獲得を目指す能力・資質をどんな指導や体験の中で身につけさせるかを考えれば、個々の指導のうちどれにリソースを優先して配分すべきかは自ずと明らかになるはずです。
個々の指導を設計するにも、そうした能力・資質の獲得という目的を常に意識して臨まないと、ちぐはぐなものが出来上がってしまいます。
この辺りについては、シリーズ「新課程への取組を伝える学校広報」で起こした以下の各記事がご参考になれば幸いです。

❏ 大きく夢を描くのに欠かせないリスクマネジメント

新型コロナの感染拡大には第二波、第三波も予想されますが、再び教育活動が制限されることを警戒するあまり、設計を小さくまとめてしまっては、それ以上の成果は期待できません。
ここで必要になるのは、リスクマネジメントとクライシスマネジメントです。ともに日本語に訳すと「危機管理」になってしまいますが、両者はそれぞれ別のものを指します。

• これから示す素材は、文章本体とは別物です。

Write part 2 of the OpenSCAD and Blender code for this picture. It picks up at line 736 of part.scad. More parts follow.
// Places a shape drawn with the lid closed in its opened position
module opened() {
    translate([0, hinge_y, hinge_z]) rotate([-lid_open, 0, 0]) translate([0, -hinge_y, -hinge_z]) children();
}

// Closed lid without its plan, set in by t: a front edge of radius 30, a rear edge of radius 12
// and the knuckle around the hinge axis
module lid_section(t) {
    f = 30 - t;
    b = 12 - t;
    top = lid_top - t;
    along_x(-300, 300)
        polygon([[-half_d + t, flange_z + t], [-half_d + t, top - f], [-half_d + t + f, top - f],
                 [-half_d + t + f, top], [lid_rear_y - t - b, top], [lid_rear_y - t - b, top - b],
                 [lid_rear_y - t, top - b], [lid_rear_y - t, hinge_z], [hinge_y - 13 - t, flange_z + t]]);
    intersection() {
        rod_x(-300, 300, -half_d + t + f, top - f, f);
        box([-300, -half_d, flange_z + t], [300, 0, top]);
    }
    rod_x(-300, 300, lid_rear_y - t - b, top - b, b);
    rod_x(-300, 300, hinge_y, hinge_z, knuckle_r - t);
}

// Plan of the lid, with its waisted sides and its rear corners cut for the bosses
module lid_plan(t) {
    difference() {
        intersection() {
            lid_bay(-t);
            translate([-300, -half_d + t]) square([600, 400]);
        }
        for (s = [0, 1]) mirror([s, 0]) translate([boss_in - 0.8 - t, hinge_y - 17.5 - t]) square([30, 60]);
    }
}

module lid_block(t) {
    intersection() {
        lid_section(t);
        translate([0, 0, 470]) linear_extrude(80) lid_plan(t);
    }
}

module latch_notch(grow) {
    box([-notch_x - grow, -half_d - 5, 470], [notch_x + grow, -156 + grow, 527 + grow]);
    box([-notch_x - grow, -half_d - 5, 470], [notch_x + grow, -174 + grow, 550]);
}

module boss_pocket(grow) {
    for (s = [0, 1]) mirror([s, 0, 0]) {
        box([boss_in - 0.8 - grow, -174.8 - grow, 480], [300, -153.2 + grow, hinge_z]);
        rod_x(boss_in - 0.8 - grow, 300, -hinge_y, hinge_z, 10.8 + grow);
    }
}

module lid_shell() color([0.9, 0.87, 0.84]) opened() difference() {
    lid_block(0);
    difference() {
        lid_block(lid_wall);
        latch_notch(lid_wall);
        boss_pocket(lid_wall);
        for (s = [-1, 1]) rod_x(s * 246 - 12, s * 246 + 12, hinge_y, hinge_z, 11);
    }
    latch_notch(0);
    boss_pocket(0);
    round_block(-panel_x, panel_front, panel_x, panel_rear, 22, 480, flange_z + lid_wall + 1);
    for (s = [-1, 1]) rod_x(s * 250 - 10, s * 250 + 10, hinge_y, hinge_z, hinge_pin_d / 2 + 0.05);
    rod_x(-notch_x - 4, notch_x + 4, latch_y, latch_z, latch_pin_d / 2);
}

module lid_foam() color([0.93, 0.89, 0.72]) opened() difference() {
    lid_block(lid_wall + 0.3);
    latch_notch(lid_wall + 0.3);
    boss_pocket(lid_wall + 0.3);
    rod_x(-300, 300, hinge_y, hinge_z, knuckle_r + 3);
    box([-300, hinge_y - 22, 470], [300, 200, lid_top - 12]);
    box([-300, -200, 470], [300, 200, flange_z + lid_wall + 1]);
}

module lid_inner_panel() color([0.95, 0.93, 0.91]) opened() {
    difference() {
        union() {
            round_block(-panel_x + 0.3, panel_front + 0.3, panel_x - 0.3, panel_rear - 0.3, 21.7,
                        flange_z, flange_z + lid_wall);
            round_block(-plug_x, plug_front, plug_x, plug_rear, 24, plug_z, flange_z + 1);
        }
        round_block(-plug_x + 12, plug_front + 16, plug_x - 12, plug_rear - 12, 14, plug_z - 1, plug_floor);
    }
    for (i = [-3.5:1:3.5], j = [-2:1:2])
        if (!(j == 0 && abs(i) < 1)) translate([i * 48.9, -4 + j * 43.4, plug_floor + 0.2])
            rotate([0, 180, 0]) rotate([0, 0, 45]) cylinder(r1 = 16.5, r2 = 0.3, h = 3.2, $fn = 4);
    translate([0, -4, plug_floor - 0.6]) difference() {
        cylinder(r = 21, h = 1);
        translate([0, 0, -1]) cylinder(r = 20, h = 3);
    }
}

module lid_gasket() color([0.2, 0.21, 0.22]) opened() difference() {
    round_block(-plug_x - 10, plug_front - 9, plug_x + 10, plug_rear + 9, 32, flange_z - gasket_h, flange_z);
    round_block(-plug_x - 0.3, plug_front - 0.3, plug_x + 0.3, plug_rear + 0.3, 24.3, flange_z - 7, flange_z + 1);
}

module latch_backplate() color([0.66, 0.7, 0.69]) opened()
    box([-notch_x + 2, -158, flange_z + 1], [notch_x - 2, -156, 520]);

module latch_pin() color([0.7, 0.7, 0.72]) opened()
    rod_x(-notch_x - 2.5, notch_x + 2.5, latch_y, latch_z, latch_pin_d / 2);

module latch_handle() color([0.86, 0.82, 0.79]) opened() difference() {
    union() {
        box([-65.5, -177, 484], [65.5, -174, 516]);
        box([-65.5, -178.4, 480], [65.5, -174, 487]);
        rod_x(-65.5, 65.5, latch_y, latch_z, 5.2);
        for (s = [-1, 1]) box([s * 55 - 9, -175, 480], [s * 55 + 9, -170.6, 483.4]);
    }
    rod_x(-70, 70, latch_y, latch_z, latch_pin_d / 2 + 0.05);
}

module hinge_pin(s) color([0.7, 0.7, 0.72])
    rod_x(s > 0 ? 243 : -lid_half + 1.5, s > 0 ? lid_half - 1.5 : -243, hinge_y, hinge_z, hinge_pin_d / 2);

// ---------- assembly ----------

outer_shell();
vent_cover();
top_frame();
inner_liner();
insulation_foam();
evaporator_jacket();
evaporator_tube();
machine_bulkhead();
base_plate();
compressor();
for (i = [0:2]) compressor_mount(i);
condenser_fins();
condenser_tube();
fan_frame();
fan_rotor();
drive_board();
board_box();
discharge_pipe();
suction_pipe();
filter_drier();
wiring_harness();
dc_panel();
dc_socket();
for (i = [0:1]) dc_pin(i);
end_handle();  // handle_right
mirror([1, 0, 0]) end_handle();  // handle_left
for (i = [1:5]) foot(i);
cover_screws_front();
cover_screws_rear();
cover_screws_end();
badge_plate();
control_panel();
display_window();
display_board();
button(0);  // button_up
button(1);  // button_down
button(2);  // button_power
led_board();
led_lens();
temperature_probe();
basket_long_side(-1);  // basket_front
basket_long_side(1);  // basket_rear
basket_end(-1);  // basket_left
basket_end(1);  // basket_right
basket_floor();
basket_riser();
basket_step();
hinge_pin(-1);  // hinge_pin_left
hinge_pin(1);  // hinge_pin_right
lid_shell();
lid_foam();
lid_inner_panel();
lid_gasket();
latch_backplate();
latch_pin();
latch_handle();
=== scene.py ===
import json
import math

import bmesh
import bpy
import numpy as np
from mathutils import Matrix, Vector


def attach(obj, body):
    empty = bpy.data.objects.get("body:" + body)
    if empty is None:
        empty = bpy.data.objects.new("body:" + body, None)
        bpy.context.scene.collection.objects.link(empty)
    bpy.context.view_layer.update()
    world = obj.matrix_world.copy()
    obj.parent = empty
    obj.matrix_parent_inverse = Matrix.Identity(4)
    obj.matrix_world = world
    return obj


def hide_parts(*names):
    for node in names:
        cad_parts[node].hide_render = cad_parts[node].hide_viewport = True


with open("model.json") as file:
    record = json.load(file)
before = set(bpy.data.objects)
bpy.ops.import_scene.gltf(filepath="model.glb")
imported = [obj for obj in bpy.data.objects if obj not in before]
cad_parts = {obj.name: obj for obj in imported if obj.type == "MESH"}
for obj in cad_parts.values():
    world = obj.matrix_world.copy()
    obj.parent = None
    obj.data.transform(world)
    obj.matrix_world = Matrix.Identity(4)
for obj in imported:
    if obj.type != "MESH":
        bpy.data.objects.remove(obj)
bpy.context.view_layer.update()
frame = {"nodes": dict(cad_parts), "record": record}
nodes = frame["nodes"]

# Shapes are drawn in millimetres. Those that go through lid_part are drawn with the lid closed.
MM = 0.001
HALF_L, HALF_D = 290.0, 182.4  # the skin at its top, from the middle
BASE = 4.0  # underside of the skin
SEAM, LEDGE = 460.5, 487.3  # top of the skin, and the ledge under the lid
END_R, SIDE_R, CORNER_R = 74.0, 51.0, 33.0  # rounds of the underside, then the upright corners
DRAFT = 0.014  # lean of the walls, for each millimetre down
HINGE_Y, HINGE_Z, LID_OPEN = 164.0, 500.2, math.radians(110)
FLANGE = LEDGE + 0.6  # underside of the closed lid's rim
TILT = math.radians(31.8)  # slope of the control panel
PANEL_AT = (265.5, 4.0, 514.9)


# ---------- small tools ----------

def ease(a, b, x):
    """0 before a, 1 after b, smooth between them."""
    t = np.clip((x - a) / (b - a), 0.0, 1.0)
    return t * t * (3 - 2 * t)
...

前者は、危機が起きる前に、それを回避する/被害を最小限に抑えるための方策を講じることであり、後者は危機が起きた場合の初期対応や、二次被害を回避する方策のことです。
新型コロナと学校の関係で言えば、校内で感染を起こさない努力に加えて、実際に感染が拡大して教室での対面授業ができなくなっても授業が継続できるよう、クライシスマネジメントとしての「オンラインでの双方向指導」が機能する環境とノウハウを整えておく必要があります。
文化祭などの学校行事も、明確な教育意図に基づき設けられているはずです。例年通りの方法が無理としても、オンラインでの成果発表の形に変えて、生徒会や実行委員会に取り組んでもらえば、当初の意図はかなりのところまで実現できるのではないでしょうか。

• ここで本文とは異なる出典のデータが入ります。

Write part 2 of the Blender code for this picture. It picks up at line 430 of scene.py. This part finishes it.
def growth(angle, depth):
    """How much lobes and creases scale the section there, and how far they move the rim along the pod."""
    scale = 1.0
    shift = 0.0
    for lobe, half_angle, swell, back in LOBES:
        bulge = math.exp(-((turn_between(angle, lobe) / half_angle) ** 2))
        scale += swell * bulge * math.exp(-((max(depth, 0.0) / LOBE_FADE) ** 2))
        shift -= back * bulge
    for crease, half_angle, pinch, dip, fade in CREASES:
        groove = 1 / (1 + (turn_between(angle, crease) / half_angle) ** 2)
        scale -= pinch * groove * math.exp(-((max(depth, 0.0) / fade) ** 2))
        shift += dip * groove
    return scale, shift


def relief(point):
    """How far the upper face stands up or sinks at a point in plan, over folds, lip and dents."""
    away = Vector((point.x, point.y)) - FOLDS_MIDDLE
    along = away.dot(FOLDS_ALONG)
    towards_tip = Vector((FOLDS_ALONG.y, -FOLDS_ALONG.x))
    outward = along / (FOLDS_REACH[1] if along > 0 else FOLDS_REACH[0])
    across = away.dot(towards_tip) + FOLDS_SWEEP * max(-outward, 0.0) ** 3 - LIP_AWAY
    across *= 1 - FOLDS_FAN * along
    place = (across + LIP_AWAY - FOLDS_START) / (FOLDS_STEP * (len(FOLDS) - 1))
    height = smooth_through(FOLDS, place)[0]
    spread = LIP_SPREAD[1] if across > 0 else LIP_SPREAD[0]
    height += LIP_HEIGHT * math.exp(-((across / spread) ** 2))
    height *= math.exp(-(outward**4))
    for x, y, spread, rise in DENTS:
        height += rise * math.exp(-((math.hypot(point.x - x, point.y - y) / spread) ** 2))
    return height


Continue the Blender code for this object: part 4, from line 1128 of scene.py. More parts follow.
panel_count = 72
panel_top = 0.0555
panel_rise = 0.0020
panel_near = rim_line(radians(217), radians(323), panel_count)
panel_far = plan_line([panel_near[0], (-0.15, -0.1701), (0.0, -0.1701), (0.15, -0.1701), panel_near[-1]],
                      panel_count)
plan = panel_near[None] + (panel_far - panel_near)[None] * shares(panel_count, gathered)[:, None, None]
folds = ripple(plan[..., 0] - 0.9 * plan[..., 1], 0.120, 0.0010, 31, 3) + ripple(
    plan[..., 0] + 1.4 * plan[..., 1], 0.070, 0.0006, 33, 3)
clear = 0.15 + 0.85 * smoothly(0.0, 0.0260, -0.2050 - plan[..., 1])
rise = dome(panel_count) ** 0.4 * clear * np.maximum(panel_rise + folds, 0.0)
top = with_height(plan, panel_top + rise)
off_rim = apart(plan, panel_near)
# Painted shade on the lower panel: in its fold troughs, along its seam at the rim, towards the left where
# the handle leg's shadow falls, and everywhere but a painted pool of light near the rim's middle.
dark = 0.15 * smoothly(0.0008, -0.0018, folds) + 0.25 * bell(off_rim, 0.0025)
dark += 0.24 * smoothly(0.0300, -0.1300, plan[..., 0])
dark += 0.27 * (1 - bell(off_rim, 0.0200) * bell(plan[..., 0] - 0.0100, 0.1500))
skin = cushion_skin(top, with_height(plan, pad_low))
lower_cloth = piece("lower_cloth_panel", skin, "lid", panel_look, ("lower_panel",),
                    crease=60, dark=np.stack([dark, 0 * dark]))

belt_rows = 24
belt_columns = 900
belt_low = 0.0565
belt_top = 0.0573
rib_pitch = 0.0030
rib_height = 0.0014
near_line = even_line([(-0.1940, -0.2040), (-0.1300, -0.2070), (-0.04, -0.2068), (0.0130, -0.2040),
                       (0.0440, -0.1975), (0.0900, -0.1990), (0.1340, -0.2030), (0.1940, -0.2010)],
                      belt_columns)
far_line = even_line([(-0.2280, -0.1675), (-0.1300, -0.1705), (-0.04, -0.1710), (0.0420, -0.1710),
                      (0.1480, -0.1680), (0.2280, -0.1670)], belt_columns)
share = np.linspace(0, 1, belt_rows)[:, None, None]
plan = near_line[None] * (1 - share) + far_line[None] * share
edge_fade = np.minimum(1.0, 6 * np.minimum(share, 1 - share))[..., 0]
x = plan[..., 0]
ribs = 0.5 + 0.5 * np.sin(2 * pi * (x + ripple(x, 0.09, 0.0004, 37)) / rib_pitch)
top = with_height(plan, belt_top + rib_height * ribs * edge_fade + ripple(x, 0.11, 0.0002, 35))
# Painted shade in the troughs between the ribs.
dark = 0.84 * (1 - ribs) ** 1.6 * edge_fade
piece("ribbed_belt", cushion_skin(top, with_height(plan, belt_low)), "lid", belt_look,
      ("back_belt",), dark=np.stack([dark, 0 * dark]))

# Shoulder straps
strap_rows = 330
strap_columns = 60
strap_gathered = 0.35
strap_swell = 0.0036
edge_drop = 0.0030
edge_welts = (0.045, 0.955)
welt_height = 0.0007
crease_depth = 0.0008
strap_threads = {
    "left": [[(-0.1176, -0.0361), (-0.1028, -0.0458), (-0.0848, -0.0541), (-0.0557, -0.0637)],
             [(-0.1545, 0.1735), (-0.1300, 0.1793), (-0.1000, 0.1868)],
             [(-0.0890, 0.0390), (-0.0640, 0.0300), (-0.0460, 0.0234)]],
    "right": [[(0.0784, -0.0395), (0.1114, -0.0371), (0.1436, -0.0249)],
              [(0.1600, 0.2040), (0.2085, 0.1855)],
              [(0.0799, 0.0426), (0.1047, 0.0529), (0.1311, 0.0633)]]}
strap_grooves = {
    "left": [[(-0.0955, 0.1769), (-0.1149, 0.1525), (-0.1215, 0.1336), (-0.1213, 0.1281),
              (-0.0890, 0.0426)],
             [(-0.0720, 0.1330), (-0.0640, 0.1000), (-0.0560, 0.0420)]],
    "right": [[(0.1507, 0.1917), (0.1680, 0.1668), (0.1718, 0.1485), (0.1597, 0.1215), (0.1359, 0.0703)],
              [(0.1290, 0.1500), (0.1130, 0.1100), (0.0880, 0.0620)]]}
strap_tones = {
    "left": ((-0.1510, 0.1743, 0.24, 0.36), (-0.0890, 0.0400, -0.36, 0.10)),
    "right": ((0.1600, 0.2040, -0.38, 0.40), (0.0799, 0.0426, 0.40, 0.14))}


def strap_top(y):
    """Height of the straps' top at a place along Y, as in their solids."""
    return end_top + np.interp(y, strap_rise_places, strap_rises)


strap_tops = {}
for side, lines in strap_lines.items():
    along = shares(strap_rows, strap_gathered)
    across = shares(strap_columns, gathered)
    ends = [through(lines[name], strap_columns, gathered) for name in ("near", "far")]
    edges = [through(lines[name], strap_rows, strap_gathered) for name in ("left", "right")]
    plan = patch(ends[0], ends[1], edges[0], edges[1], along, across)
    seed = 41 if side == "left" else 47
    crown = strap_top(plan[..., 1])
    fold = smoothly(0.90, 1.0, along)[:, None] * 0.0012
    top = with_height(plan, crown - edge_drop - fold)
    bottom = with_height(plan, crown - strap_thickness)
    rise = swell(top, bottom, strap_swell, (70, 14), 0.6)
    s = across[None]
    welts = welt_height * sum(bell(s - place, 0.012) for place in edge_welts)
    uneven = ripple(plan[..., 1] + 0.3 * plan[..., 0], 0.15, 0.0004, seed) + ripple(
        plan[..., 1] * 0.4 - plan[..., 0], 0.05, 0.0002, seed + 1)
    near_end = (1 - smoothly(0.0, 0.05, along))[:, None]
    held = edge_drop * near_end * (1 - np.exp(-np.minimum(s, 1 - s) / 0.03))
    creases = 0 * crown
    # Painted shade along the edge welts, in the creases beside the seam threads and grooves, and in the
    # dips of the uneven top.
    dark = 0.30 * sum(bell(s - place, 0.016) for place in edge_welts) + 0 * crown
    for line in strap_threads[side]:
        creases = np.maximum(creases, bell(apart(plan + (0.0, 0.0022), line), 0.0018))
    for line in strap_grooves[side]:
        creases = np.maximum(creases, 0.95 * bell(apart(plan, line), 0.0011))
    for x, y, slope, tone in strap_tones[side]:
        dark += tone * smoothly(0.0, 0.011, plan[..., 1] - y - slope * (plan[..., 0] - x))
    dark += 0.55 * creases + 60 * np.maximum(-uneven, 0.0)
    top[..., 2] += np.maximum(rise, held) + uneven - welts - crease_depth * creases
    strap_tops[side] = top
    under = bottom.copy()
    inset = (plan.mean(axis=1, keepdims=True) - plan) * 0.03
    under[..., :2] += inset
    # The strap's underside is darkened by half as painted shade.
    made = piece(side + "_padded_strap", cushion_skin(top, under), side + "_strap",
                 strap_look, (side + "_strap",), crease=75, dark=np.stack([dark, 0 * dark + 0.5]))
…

環境の大きな変化に適切に対応できるかどうか(=好ましい進化を遂げられるか)は、大げさに言えば、この危機を乗り切ったときに確固たる価値を持った存在でいられるかを決めるような気がします。
まずは、「授業を通して21世紀型能力は育めているか」という問いに建設的に答えられるかどうか、現状を省みるところからかもしれません。